-- begin --

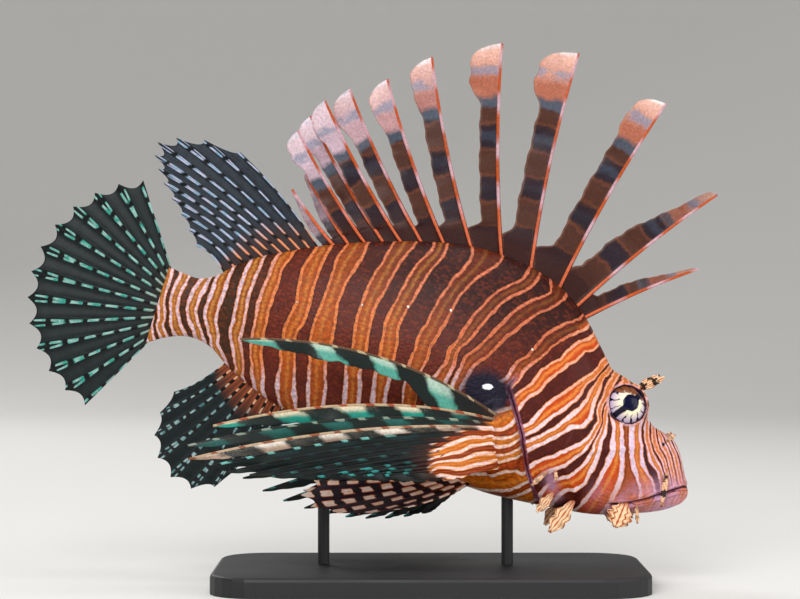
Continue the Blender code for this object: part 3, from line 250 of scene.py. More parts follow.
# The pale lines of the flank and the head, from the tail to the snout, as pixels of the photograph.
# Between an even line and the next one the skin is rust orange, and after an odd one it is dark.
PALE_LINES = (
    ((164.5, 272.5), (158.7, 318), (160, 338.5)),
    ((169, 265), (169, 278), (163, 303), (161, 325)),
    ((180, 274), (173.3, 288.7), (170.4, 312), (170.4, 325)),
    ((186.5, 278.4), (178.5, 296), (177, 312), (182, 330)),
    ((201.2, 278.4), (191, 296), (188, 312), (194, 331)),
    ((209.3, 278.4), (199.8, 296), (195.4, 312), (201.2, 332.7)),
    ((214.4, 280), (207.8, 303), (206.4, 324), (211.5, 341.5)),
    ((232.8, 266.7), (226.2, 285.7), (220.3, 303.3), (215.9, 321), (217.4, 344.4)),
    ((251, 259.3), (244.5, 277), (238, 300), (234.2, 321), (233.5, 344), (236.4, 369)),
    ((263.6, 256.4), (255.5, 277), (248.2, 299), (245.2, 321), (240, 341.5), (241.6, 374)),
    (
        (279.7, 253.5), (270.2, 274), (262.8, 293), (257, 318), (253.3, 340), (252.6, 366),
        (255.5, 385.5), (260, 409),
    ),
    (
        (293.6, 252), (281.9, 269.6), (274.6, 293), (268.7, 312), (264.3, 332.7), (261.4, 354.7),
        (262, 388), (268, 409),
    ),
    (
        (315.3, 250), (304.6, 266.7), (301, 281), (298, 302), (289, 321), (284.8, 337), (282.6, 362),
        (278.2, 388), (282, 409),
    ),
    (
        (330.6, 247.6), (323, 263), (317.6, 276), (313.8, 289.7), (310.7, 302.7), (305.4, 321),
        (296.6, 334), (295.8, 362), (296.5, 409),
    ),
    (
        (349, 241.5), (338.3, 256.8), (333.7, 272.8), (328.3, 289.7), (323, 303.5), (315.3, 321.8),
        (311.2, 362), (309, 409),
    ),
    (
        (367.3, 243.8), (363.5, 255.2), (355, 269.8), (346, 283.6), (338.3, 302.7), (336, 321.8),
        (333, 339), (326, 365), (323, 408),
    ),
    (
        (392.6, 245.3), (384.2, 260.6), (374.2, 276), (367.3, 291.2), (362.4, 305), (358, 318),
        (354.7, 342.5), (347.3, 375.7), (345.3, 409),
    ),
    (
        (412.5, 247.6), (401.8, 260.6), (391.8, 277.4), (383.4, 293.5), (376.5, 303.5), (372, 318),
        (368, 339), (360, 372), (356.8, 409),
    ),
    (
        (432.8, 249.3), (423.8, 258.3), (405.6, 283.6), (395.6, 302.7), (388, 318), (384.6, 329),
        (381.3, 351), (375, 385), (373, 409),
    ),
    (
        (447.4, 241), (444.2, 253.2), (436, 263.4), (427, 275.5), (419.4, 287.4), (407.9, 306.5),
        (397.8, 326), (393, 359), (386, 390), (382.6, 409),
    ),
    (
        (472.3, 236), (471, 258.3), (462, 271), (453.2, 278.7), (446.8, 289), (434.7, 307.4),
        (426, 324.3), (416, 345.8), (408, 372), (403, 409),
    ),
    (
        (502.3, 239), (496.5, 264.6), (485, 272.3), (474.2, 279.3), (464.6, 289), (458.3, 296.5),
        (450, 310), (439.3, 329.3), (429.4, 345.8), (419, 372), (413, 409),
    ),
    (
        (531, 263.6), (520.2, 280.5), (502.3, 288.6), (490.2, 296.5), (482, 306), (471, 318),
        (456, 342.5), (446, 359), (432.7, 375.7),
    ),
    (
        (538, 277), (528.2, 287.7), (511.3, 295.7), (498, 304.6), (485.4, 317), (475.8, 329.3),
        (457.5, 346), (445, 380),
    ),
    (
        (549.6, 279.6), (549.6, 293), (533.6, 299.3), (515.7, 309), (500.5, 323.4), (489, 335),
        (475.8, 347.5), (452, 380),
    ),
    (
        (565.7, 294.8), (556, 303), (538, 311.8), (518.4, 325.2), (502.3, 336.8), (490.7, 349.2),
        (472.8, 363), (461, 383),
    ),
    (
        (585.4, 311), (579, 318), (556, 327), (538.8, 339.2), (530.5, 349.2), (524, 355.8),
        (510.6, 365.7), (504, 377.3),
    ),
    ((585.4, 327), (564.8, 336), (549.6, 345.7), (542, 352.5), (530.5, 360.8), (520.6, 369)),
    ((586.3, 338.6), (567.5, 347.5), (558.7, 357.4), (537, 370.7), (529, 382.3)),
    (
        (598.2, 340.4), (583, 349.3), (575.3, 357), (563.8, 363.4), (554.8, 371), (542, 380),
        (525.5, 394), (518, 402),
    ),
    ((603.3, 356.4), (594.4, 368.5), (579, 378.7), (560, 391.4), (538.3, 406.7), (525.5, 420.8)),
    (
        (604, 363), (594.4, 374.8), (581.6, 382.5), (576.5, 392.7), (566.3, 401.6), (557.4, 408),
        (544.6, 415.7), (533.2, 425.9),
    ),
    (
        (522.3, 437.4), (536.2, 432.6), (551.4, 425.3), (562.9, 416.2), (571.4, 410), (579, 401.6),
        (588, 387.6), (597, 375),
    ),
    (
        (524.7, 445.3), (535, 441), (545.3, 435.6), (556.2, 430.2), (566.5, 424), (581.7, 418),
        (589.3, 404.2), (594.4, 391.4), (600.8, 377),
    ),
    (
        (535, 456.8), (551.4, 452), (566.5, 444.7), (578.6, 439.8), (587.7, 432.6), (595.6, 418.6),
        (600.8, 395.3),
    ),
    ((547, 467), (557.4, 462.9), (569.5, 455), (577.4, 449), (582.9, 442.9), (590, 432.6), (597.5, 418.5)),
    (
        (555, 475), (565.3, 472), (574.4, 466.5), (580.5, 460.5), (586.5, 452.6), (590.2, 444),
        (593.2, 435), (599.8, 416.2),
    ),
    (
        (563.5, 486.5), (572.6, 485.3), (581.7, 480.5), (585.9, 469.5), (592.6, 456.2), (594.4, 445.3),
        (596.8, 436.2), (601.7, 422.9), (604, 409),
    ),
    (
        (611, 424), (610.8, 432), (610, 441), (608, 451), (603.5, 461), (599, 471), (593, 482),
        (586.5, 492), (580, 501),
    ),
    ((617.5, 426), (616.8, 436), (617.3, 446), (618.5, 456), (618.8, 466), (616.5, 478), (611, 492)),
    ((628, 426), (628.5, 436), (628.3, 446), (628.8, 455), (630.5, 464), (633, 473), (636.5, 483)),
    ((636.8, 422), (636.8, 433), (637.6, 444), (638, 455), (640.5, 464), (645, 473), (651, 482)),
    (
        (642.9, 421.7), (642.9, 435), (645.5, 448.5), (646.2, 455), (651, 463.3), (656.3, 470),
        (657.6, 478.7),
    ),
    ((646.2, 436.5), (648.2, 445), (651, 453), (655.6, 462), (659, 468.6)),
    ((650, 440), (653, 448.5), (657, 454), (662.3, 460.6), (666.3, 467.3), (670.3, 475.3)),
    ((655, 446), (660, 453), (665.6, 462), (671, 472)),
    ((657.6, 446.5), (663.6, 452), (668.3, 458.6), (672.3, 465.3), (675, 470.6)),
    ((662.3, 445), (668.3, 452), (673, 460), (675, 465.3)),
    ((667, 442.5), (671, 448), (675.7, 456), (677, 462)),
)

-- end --

- [Direction]
Word for word, quote all of the data above.

- [Response to the task]
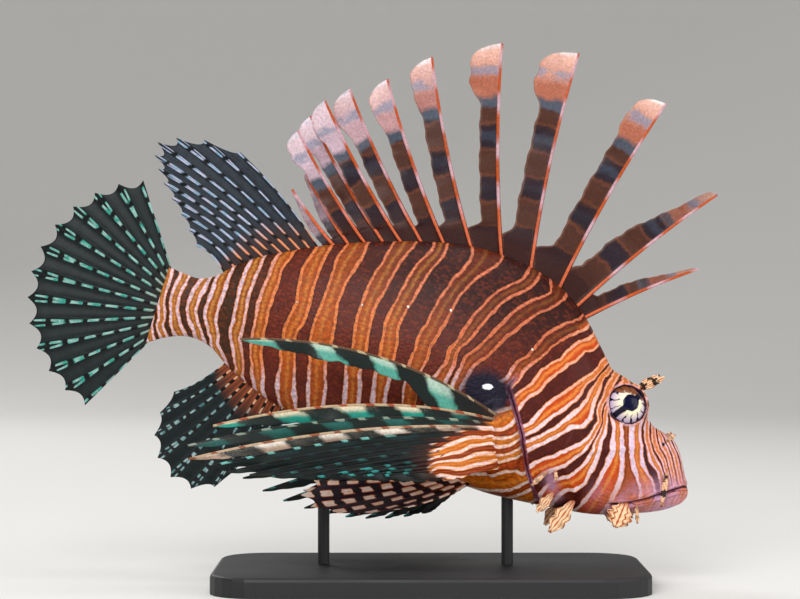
Continue the Blender code for this object: part 3, from line 250 of scene.py. More parts follow.
# The pale lines of the flank and the head, from the tail to the snout, as pixels of the photograph.
# Between an even line and the next one the skin is rust orange, and after an odd one it is dark.
PALE_LINES = (
    ((164.5, 272.5), (158.7, 318), (160, 338.5)),
    ((169, 265), (169, 278), (163, 303), (161, 325)),
    ((180, 274), (173.3, 288.7), (170.4, 312), (170.4, 325)),
    ((186.5, 278.4), (178.5, 296), (177, 312), (182, 330)),
    ((201.2, 278.4), (191, 296), (188, 312), (194, 331)),
    ((209.3, 278.4), (199.8, 296), (195.4, 312), (201.2, 332.7)),
    ((214.4, 280), (207.8, 303), (206.4, 324), (211.5, 341.5)),
    ((232.8, 266.7), (226.2, 285.7), (220.3, 303.3), (215.9, 321), (217.4, 344.4)),
    ((251, 259.3), (244.5, 277), (238, 300), (234.2, 321), (233.5, 344), (236.4, 369)),
    ((263.6, 256.4), (255.5, 277), (248.2, 299), (245.2, 321), (240, 341.5), (241.6, 374)),
    (
        (279.7, 253.5), (270.2, 274), (262.8, 293), (257, 318), (253.3, 340), (252.6, 366),
        (255.5, 385.5), (260, 409),
    ),
    (
        (293.6, 252), (281.9, 269.6), (274.6, 293), (268.7, 312), (264.3, 332.7), (261.4, 354.7),
        (262, 388), (268, 409),
    ),
    (
        (315.3, 250), (304.6, 266.7), (301, 281), (298, 302), (289, 321), (284.8, 337), (282.6, 362),
        (278.2, 388), (282, 409),
    ),
    (
        (330.6, 247.6), (323, 263), (317.6, 276), (313.8, 289.7), (310.7, 302.7), (305.4, 321),
        (296.6, 334), (295.8, 362), (296.5, 409),
    ),
    (
        (349, 241.5), (338.3, 256.8), (333.7, 272.8), (328.3, 289.7), (323, 303.5), (315.3, 321.8),
        (311.2, 362), (309, 409),
    ),
    (
        (367.3, 243.8), (363.5, 255.2), (355, 269.8), (346, 283.6), (338.3, 302.7), (336, 321.8),
        (333, 339), (326, 365), (323, 408),
    ),
    (
        (392.6, 245.3), (384.2, 260.6), (374.2, 276), (367.3, 291.2), (362.4, 305), (358, 318),
        (354.7, 342.5), (347.3, 375.7), (345.3, 409),
    ),
    (
        (412.5, 247.6), (401.8, 260.6), (391.8, 277.4), (383.4, 293.5), (376.5, 303.5), (372, 318),
        (368, 339), (360, 372), (356.8, 409),
    ),
    (
        (432.8, 249.3), (423.8, 258.3), (405.6, 283.6), (395.6, 302.7), (388, 318), (384.6, 329),
        (381.3, 351), (375, 385), (373, 409),
    ),
    (
        (447.4, 241), (444.2, 253.2), (436, 263.4), (427, 275.5), (419.4, 287.4), (407.9, 306.5),
        (397.8, 326), (393, 359), (386, 390), (382.6, 409),
    ),
    (
        (472.3, 236), (471, 258.3), (462, 271), (453.2, 278.7), (446.8, 289), (434.7, 307.4),
        (426, 324.3), (416, 345.8), (408, 372), (403, 409),
    ),
    (
        (502.3, 239), (496.5, 264.6), (485, 272.3), (474.2, 279.3), (464.6, 289), (458.3, 296.5),
        (450, 310), (439.3, 329.3), (429.4, 345.8), (419, 372), (413, 409),
    ),
    (
        (531, 263.6), (520.2, 280.5), (502.3, 288.6), (490.2, 296.5), (482, 306), (471, 318),
        (456, 342.5), (446, 359), (432.7, 375.7),
    ),
    (
        (538, 277), (528.2, 287.7), (511.3, 295.7), (498, 304.6), (485.4, 317), (475.8, 329.3),
        (457.5, 346), (445, 380),
    ),
    (
        (549.6, 279.6), (549.6, 293), (533.6, 299.3), (515.7, 309), (500.5, 323.4), (489, 335),
        (475.8, 347.5), (452, 380),
    ),
    (
        (565.7, 294.8), (556, 303), (538, 311.8), (518.4, 325.2), (502.3, 336.8), (490.7, 349.2),
        (472.8, 363), (461, 383),
    ),
    (
        (585.4, 311), (579, 318), (556, 327), (538.8, 339.2), (530.5, 349.2), (524, 355.8),
        (510.6, 365.7), (504, 377.3),
    ),
    ((585.4, 327), (564.8, 336), (549.6, 345.7), (542, 352.5), (530.5, 360.8), (520.6, 369)),
    ((586.3, 338.6), (567.5, 347.5), (558.7, 357.4), (537, 370.7), (529, 382.3)),
    (
        (598.2, 340.4), (583, 349.3), (575.3, 357), (563.8, 363.4), (554.8, 371), (542, 380),
        (525.5, 394), (518, 402),
    ),
    ((603.3, 356.4), (594.4, 368.5), (579, 378.7), (560, 391.4), (538.3, 406.7), (525.5, 420.8)),
    (
        (604, 363), (594.4, 374.8), (581.6, 382.5), (576.5, 392.7), (566.3, 401.6), (557.4, 408),
        (544.6, 415.7), (533.2, 425.9),
    ),
    (
        (522.3, 437.4), (536.2, 432.6), (551.4, 425.3), (562.9, 416.2), (571.4, 410), (579, 401.6),
        (588, 387.6), (597, 375),
    ),
    (
        (524.7, 445.3), (535, 441), (545.3, 435.6), (556.2, 430.2), (566.5, 424), (581.7, 418),
        (589.3, 404.2), (594.4, 391.4), (600.8, 377),
    ),
    (
        (535, 456.8), (551.4, 452), (566.5, 444.7), (578.6, 439.8), (587.7, 432.6), (595.6, 418.6),
        (600.8, 395.3),
    ),
    ((547, 467), (557.4, 462.9), (569.5, 455), (577.4, 449), (582.9, 442.9), (590, 432.6), (597.5, 418.5)),
    (
        (555, 475), (565.3, 472), (574.4, 466.5), (580.5, 460.5), (586.5, 452.6), (590.2, 444),
        (593.2, 435), (599.8, 416.2),
    ),
    (
        (563.5, 486.5), (572.6, 485.3), (581.7, 480.5), (585.9, 469.5), (592.6, 456.2), (594.4, 445.3),
        (596.8, 436.2), (601.7, 422.9), (604, 409),
    ),
    (
        (611, 424), (610.8, 432), (610, 441), (608, 451), (603.5, 461), (599, 471), (593, 482),
        (586.5, 492), (580, 501),
    ),
    ((617.5, 426), (616.8, 436), (617.3, 446), (618.5, 456), (618.8, 466), (616.5, 478), (611, 492)),
    ((628, 426), (628.5, 436), (628.3, 446), (628.8, 455), (630.5, 464), (633, 473), (636.5, 483)),
    ((636.8, 422), (636.8, 433), (637.6, 444), (638, 455), (640.5, 464), (645, 473), (651, 482)),
    (
        (642.9, 421.7), (642.9, 435), (645.5, 448.5), (646.2, 455), (651, 463.3), (656.3, 470),
        (657.6, 478.7),
    ),
    ((646.2, 436.5), (648.2, 445), (651, 453), (655.6, 462), (659, 468.6)),
    ((650, 440), (653, 448.5), (657, 454), (662.3, 460.6), (666.3, 467.3), (670.3, 475.3)),
    ((655, 446), (660, 453), (665.6, 462), (671, 472)),
    ((657.6, 446.5), (663.6, 452), (668.3, 458.6), (672.3, 465.3), (675, 470.6)),
    ((662.3, 445), (668.3, 452), (673, 460), (675, 465.3)),
    ((667, 442.5), (671, 448), (675.7, 456), (677, 462)),
)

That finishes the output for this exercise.